I especially enjoyed the part where she talked about the reviewing part of her year of reading:

People share books they love. They want to spread to friends and family the goodness that they felt when reading the book or the ideas they found in the pages. In sharing a loved book, a reader is trying to share the same excitement, pleasure, chills, and thrills of reading that they themselves experienced. Why else share? Sharing a love of books and of one particular book is a good thing. But it is also a tricky maneuver, for both sides. The giver of the book is not exactly ripping open her soul for a free look, but when she hands over the book with the comment that it is one of her favorites, such an admission is very close to the baring of the soul. We are what we love to read, and when we admit to loving a book, we admit that the book represents some aspect of ourselves truly, whether it is that we are suckers for romance or pining for adventure or secretly fascinated by crime.

And often, she’d turn to how much this experience was doing for her:

The Assault is about more than war. Hannah Coulter is about more than war. Those two books — and all the great books I was reading — were about the complexity and entirety of the human experience. About the things we wish to forget and those we want more and more of. About how we react and how we wish we could react. Books are experience, the words of authors proving the solace of love, the fulfillment of family, the torment of war, and the wisdom of memory. Joy and tears, pleasure and pain: everything came to me while I read in my purple chair. I had never sat so still, and yet experienced so much.

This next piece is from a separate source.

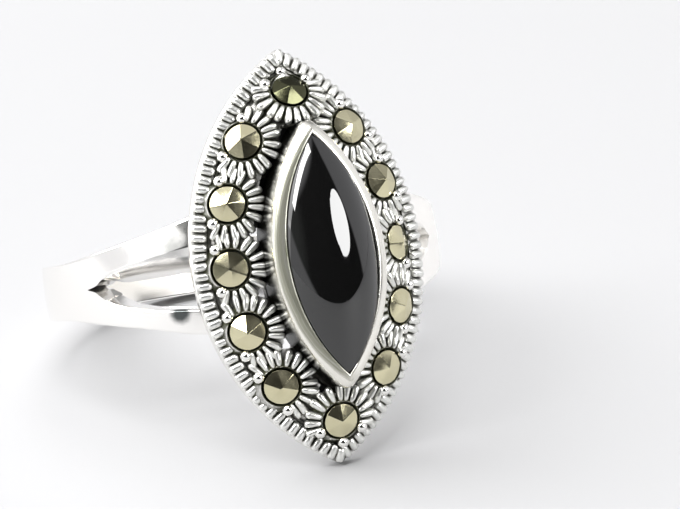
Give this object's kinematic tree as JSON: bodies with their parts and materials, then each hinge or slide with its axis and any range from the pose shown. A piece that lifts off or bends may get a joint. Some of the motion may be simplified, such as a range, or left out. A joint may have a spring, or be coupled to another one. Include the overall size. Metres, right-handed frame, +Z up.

I haven’t read a lot of the books she chose. So I especially took notice when she let her thoughts flow from a book I’d read and loved, Little Bee:

But books were showing me that everyone suffers, at different times in our lives. And that yes, in fact, there were many people who knew exactly what I was going through. Now, through reading, I found that suffering and finding joy are universal experiences, and that those experiences are the connection between me and the rest of the world. My friends could have told me the same, I know, but with friends there are always barriers, hidden corners, and covered emotions. In books, the characters are made known to me, inside and out, and in knowing them, I know myself, and the real people who populate my world.

Yes, this is a memoir for book lovers. Again, I especially loved her reflections on what she’d gotten out of writing about the books. This one was from her discussion of finishing up the year of reading:

I do need to talk about books. Because talking about books allows me to talk about anything with anyone. With family, friends, and even with strangers who contacted me through my Web site (and became friends), when we discuss what we are reading, what we are really discussing is our own lives, our take on everything from sorrow to fidelity to responsibility, from money to religion, from worrying to inebriation, from sex to laundry, and back again. No topic is taboo, as long as we can tie it in to a book we’ve read, and all responses are allowed, couched in terms of characters and their situations.

Now, one of my reactions to Tolstoy and the Purple Chair is envy. Wouldn’t it be wonderful to be able to make your “work” each day be to read a book! However, as I write this, I’m on the ballot for next year’s Newbery committee. And serving on the Newbery committee would be a way of dedicating my life to reading for a solid year, every bit as much as Nina Sankovitch did, though perhaps in a different way. I like her approach of treating books as therapy, as escape, as growth. Now my divorce is complete; I’m moving into my first purchased home on my own. What a good time it would be to celebrate the new phase in my life with books!

But even if you don’t have an opportunity to devote a year of your life to books, for anyone to whom that idea sounds delightful, I highly recommend the vicarious experience of spending some time with Nina Sankovitch as she explores her own healing through books.